----- Material -----

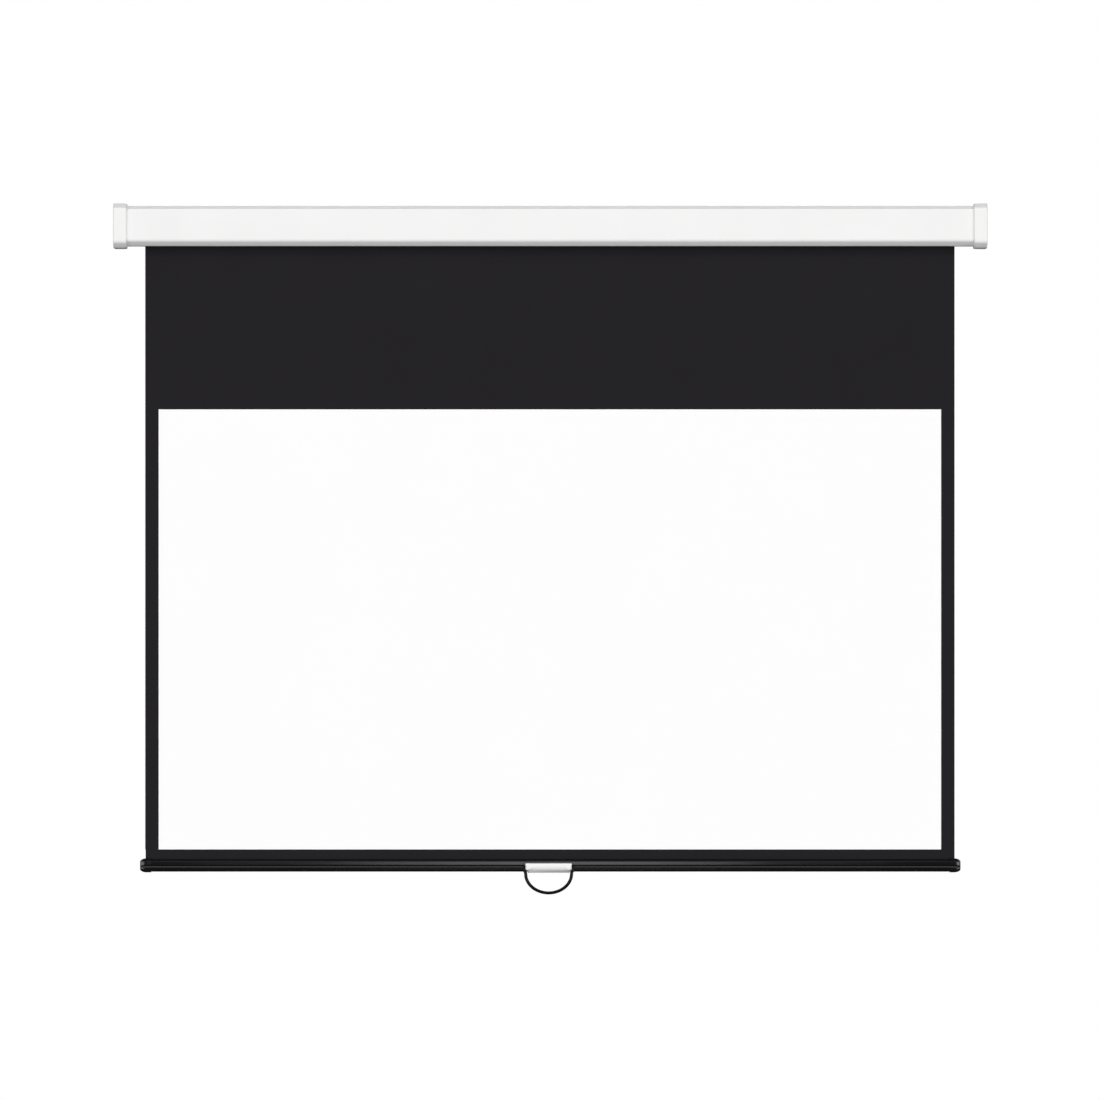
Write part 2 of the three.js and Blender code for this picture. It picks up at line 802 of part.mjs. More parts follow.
function springCone() {
  const body = turnedX([
    [springRight - noseLength, noseRadius],
    [springRight + seatGap, noseRadius],
    [springRight + seatGap, coneFlangeRadius],
    [springRight + coneFlange, coneFlangeRadius],
  ]);
  return cut(body, rodX(shaftRadius + seatGap, springRight - noseLength - overrun, coneX + overrun));
}

function buildRoller(group) {
  const roller = new THREE.Group();
  roller.position.set(0, rollerY, rollerZ);
  group.add(roller);
  add(roller, "roller_tube", rollerTube(), bareAluminium);
  const spline = rodX(splineRadius, clothLeft, clothRight, 0, grooveCentre, screwSides);
  add(roller, "cloth_spline", spline, nylon);
  add(roller, "cloth_wraps", clothWraps(), blackCloth);
  add(roller, "idler_plug", idlerPlug(), nylon);
  add(roller, "idler_bush", idlerBush(), nylon);
  add(roller, "idler_pin", idlerPin(), zincSteel);
  add(roller, "spear_shaft", spearShaft(), zincSteel);
  add(roller, "pawl_carrier", pawlCarrier(), zincSteel);
  add(roller, "ratchet_wheel", ratchetWheel(), springSteel);
  const line = springLine();
  console.log(`torsion spring: least gap to itself ${leastSpringGap(line).toFixed(2)} mm`);
  add(roller, "torsion_spring", wireAlong(line, springWire / 2, springSides), springSteel);
  add(roller, "spring_anchor", springAnchor(), nylon);
  add(roller, "spring_cone", springCone(), nylon);
  const pinFrom = tubeRight + seatGap + pawlPinFloor;
  pawlPlaces().forEach(({ angle, y, z }, i) => {
    const letter = "ab"[i];
    const pin = rodX(pawlPinRadius, pinFrom, pinFrom + pawlPinLength, y, z, screwSides);
    add(roller, `pawl_pin_${letter}`, pin, zincSteel);
    const lever = add(roller, `pawl_${letter}`, pawl(), springSteel);
    lever.position.set(0, y, z);
    lever.rotation.x = angle;
  });
}

// Cloth between the roller and the hem
function buildCloth(group) {
  const face = clothY - clothThickness / 2;
  const back = clothY + clothThickness / 2;
  const top = rollerZ - seatGap;
  const low = pictureBottom + seatGap;
  const sheet = [[face, low], [back, low], [back, top], [face, top]];
  add(group, "screen_cloth", alongX(filleted(sheet), clothLeft, clothRight), blackCloth);
  const front = face - whiteThickness;
  const coat = [[front, low], [face, low], [face, pictureTop], [front, pictureTop]];
  const coating = alongX(filleted(coat), clothLeft + sideBorder, clothRight - sideBorder);
  add(group, "projection_surface", coating, whiteCoating);
}

// Bottom bar: the drawing's zero is the middle of the bar's top, and grow makes it larger all round
function barOutline(grow) {
  const neck = barNeckDepth / 2 + grow;
  const belly = barDepth / 2 + grow;
  const waist = barWaistDepth / 2 + grow;
  const shoulder = -barNeckHeight;
  const foot = -barHeight - grow;
  const waistZ = -barHeight + barWaistHeight;
  const crestZ = -barHeight + barCrestHeight;
  const bulge = (ends, peak) => 2 * peak - ends;
  const half = new THREE.Path();
  half.moveTo(neck, grow);
  half.lineTo(neck, shoulder);
  half.quadraticCurveTo(bulge((neck + waist) / 2, belly), (shoulder + waistZ) / 2, waist, waistZ);
  half.quadraticCurveTo(belly, waistZ, belly, crestZ);
  half.quadraticCurveTo(belly, foot, barFoot / 2 + grow / 2, foot);
  const points = half.getPoints(arcSteps);
  const mirrored = points.map((p) => new THREE.Vector2(-p.x, p.y)).reverse();
  return [...points, ...mirrored];
}

function barExtrusion() {
  const body = alongX(barOutline(0), -barHalf, barHalf);
  const ends = [-barHalf - overrun, barHalf + overrun];
  const cavity = rodX(hemCavity, ...ends, 0, -hemCavityDrop);
  const slit = boxBetween([ends[0], -hemSlit / 2, -hemCavityDrop], [ends[1], hemSlit / 2, overrun]);
  const low = -barHeight + chamberRise;
  const chamber = alongX(filleted([
    [-chamberWidth / 2, low, chamberRadius],
    [chamberWidth / 2, low, chamberRadius],
    [chamberWidth / 2, low + chamberHeight, chamberRadius],
    [-chamberWidth / 2, low + chamberHeight, chamberRadius],
  ]), ...ends);
  const holeRadius = clipScrewShank + seatGap;
  const screwHoles = [-1, 1].map((side) => {
    const hole = new THREE.CylinderGeometry(holeRadius, holeRadius, chamberRise + overrun, screwSides);
    const x = handleShift + (side * clipScrewSpacing) / 2;
    return hole.rotateX(Math.PI / 2).translate(x, 0, -barHeight + chamberRise / 2);
  });
  return cut(body, cavity, slit, chamber, ...screwHoles);
}

function barCap() {
  const inner = barHalf + barCapReach - barCapLength;
  const end = barHalf + barCapReach;
  const stations = [{ x: inner, outline: barOutline(barCapWall) }];
  for (let k = 0; k <= arcSteps; k++) {
    const angle = (Math.PI / 2) * (k / arcSteps);
    const x = end - barCapRound * (1 - Math.sin(angle));
    stations.push({ x, outline: barOutline(barCapWall - barCapRoundIn * (1 - Math.cos(angle))) });
  }
  const pocket = alongX(barOutline(seatGap), inner - overrun, barHalf + seatGap);
  const slit = boxBetween(
    [inner - overrun, -hemSlit / 2, -barNeckHeight],
    [barHalf + seatGap, hemSlit / 2, barCapWall + overrun],
  );
  return cut(loftX(stations), pocket, slit);
}

// Hem: the cloth's lower edge, doubled round a rod that cannot leave the bar's slot
function bottomHem() {
  const left = clothLeft + hemSetBack;
  const half = hemThickness / 2;
  const blade = boxBetween([left, -half, -hemCavityDrop], [clothRight, half, bottomBorder]);
  const loop = rodX(hemLoop, left, clothRight, 0, -hemCavityDrop);
  const bore = rodX(hemRodRadius + seatGap, left - overrun, clothRight + overrun, 0, -hemCavityDrop);
  return cut(join(blade, loop), bore);
}

// Handle clip: the drawing's zero is the wire's axis, and +y is towards the bar
const clipBack = pivotStand - seatGap;
const clipLow = pivotDrop - barHeight - clipBelow;
const channel = wireRadius + runGap;

function clipChannel(shape) {
  shape.lineTo(clipBack, -channel);
  shape.lineTo(0, -channel);
  shape.absarc(0, 0, channel, -Math.PI / 2, Math.PI / 2, true);
  shape.lineTo(clipBack, channel);
}

function clipBodyOutline() {
  const lipTop = clipLow + clipBelow - seatGap;
  const edge = filleted([
    [clipBack, clipTop],
    [-clipFront, clipTop, clipEdge],
    [-clipFront, clipLow, clipRound],
    [clipBack + clipLipReach, clipLow],
    [clipBack + clipLipReach, lipTop],
    [clipBack, lipTop],
  ]);
  const shape = new THREE.Shape(edge);
  clipChannel(shape);
  return shape;
}

function clipEarOutline() {
  const shape = new THREE.Shape(filleted([
    [clipBack, clipTop],
    [-clipFront, clipTop, clipEdge],
    [-clipFront, 0],
  ]));
  shape.absarc(0, 0, clipFront, Math.PI, (3 * Math.PI) / 2);
  shape.lineTo(clipBack, -clipFront);
  clipChannel(shape);
  return shape;
}

// Cone that takes the ear's lower outer corner off all round the wire, so that the bail can swing
function earCone(side) {
  const end = clipWidth / 2;
  const reach = Math.hypot(clipBack, clipFront) + overrun;
  const ring = cut(
    rodX(reach, end - earChamfer, end + overrun),
    turnedX([
      [end - earChamfer - overrun, clipFront + overrun],
      [end + overrun, clipFront - earChamfer - overrun],
    ]),
  );
  const lower = boxBetween([0, -reach, -reach], [end + overrun, reach, channel + runGap]);
  return onSide(side, common(ring, lower));
}

function handleClip() {
  const bodyHalf = clipBody / 2;
  const ears = [-1, 1].map((side) => {
    const ear = alongX(clipEarOutline(), bodyHalf - overrun, clipWidth / 2);
    return cut(onSide(side, ear), earCone(side));
  });
  const clip = join(alongX(clipBodyOutline(), -bodyHalf, bodyHalf), ...ears);
  const sinks = [-1, 1].map((side) => {
    const tool = clipScrew(clipScrewLength, seatGap);
    return tool.translate((side * clipScrewSpacing) / 2, pivotStand + barDepth / 2, clipLow - seatGap / 2);
  });
  return cut(clip, ...sinks);
}

// Countersunk screw that points up, with the flat of its head at z = 0
function clipScrew(length, grow = 0) {
  const shank = clipScrewShank + grow;
  const head = clipScrewHead + grow;
  const profile = [
    new THREE.Vector2(0, -grow),
    new THREE.Vector2(head, -grow),
    new THREE.Vector2(head, grow),
    new THREE.Vector2(shank, clipScrewHeadHeight + grow),
    new THREE.Vector2(shank, length),
    new THREE.Vector2(0, length),
  ];
  return new THREE.LatheGeometry(profile, screwSides).rotateX(Math.PI / 2);
}

// The bail's centreline in the XZ plane, from the middle of the clip round and back
function bailLine() {
  const side = new THREE.CurvePath();
  const at = (x, z) => new THREE.Vector3(x, 0, z);
  const cornerX = bailHalfWidth + bailCorner;
  side.add(new THREE.LineCurve3(at(bailEndGap / 2, 0), at(bailHalfWidth, 0)));
  side.add(new THREE.QuadraticBezierCurve3(at(bailHalfWidth, 0), at(cornerX, 0), at(cornerX, -bailCorner)));
  side.add(new THREE.CubicBezierCurve3(
    at(cornerX, -bailCorner),
    at(cornerX, -bailCorner * 2),
    at(bailHalfWidth, -bailJogDrop + bailCorner),
    at(bailHalfWidth, -bailJogDrop),
  ));
  const right = [...side.curves[0].getPoints(1), ...side.curves[1].getPoints(arcSteps).slice(1)];
  right.push(...side.curves[2].getPoints(arcSteps).slice(1));
  const arcs = arcSteps * 4;
  const bottom = Array.from({ length: arcs + 1 }, (_, k) => {
    const angle = (Math.PI * k) / arcs;
    return at(bailHalfWidth * Math.cos(angle), -bailBowDrop - bailDepth * Math.sin(angle));
  });
  const left = right.map((p) => at(-p.x, p.z)).reverse();
  return [...right, ...bottom, ...left];
}

function buildBar(group) {
  const bar = new THREE.Group();
  bar.position.set(0, clothY, barTop);
  group.add(bar);
  add(bar, "bar_extrusion", barExtrusion(), blackPaint);
  for (const side of [-1, 1]) {
    add(bar, `bar_cap_${sideName(side)}`, onSide(side, barCap()), blackPlastic);
  }
  add(bar, "bottom_hem", bottomHem(), blackCloth);
  const rod = rodX(hemRodRadius, clothLeft + hemSetBack, clothRight, 0, -hemCavityDrop, screwSides);
  add(bar, "hem_rod", rod, zincSteel);

  const handle = new THREE.Group();
  handle.position.set(handleShift, -barDepth / 2 - pivotStand, -pivotDrop);
  bar.add(handle);
  add(handle, "handle_clip", handleClip(), handlePlastic);
  for (const side of [-1, 1]) {
    const screw = add(handle, `clip_screw_${sideName(side)}`, clipScrew(clipScrewLength), zincSteel);
    screw.position.set((side * clipScrewSpacing) / 2, pivotStand + barDepth / 2, clipLow - seatGap / 2);
  }
  add(handle, "bail", wireAlong(bailLine(), wireRadius, wireSides), bailPlastic);
}

const screen = new THREE.Group();
buildCase(screen);
buildRoller(screen);
buildCloth(screen);
buildBar(screen);

export default screen;
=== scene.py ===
import json
import math

import bmesh
import bpy
from mathutils import Matrix, Vector


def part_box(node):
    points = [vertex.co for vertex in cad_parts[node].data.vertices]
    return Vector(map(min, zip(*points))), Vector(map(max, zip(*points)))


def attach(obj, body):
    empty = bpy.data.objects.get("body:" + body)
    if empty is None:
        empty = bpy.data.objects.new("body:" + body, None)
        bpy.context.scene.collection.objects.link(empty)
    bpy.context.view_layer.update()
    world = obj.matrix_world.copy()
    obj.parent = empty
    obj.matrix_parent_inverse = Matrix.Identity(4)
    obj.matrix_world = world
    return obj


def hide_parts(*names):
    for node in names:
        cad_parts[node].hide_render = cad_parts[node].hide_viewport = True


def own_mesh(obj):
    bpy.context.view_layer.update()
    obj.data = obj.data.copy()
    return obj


# Metres. The wall is y = 0, the front is towards -Y, and the case's middle is z = 0
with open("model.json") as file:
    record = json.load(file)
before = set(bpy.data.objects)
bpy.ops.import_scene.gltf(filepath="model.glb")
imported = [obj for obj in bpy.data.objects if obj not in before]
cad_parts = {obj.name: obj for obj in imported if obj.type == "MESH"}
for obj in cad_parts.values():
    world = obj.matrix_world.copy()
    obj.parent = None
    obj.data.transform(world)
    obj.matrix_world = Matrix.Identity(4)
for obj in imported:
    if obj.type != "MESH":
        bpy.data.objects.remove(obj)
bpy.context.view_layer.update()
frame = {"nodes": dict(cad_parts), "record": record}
nodes = frame["nodes"]
scene = bpy.context.scene
bothEnds = ((-1, "left"), (1, "right"))  # the side of x = 0 that each end is on
print("frame loaded:", len(nodes), "nodes")

# Camera: square to the wall, and so far off that the screen looks flat on
photo = {
    "pixels": 1100,
    "metresPerPixel": 0.0023746,
    "caseRow": 226.05,  # the row that the middle of the case is on
    "caseColumn": 550.3,  # and its column
    "scalePlane": -0.055,  # the depth at which the scale holds
    "distance": 30.0,
    "reach": 4,  # how many times that distance the camera sees
    "film": 36.0,  # its width in millimetres, as lenses have it
}


def placeCamera():
    width = photo["pixels"] * photo["metresPerPixel"]
    data = bpy.data.cameras.new("camera")
    data.sensor_width = photo["film"]
    data.lens = photo["film"] * photo["distance"] / width
    data.clip_end = photo["distance"] * photo["reach"]
    camera = bpy.data.objects.new("camera", data)
    side = (photo["pixels"] / 2 - photo["caseColumn"]) * photo["metresPerPixel"]
    rise = (photo["caseRow"] - photo["pixels"] / 2) * photo["metresPerPixel"]
    camera.location = (side, photo["scalePlane"] - photo["distance"], rise)
    camera.rotation_euler = (math.pi / 2, 0, 0)
    scene.collection.objects.link(camera)
    scene.camera = camera


placeCamera()
print("camera placed")


# Node helpers for the finishes
def node(tree, kind, inputs, output=0, **settings):
    made = tree.nodes.new("ShaderNode" + kind)
    for name, value in settings.items():
        setattr(made, name, value)
    for key, value in inputs.items():
        if isinstance(value, bpy.types.NodeSocket):
            tree.links.new(value, made.inputs[key])
        else:
            made.inputs[key].default_value = value
    return made.outputs[output]


def maths(tree, operation, first, second=0.0):
    return node(tree, "Math", {0: first, 1: second}, operation=operation)


def spot(tree, stretch=(1, 1, 1)):  # the place on the piece, in metres
    place = tree.nodes.new("ShaderNodeTexCoord").outputs["Object"]
    return node(tree, "Mapping", {"Vector": place, "Scale": stretch})


def clouds(tree, size, detail=2.0, stretch=(1, 1, 1)):  # soft spots of about this size
    return node(tree, "TexNoise", {"Vector": spot(tree, stretch), "Scale": 1 / size, "Detail": detail})


def cells(tree, size):  # crystals of about this size, each with one level
    found = node(tree, "TexVoronoi", {"Vector": spot(tree), "Scale": 1 / size}, output=1)
    return node(tree, "SeparateColor", {0: found})


def ranged(tree, value, low, high, start=0.3, end=0.7):
    limits = {"Value": value, "From Min": start, "From Max": end, "To Min": low, "To Max": high}
    return node(tree, "MapRange", limits)


def mixed(tree, share, first, second):
    return node(tree, "Mix", {0: share, 6: first, 7: second}, output=2, data_type="RGBA")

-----

## Brief
Which lines hold the word "imported"? Show each one.

## Output of the task
imported = [obj for obj in bpy.data.objects if obj not in before]
cad_parts = {obj.name: obj for obj in imported if obj.type == "MESH"}
for obj in imported:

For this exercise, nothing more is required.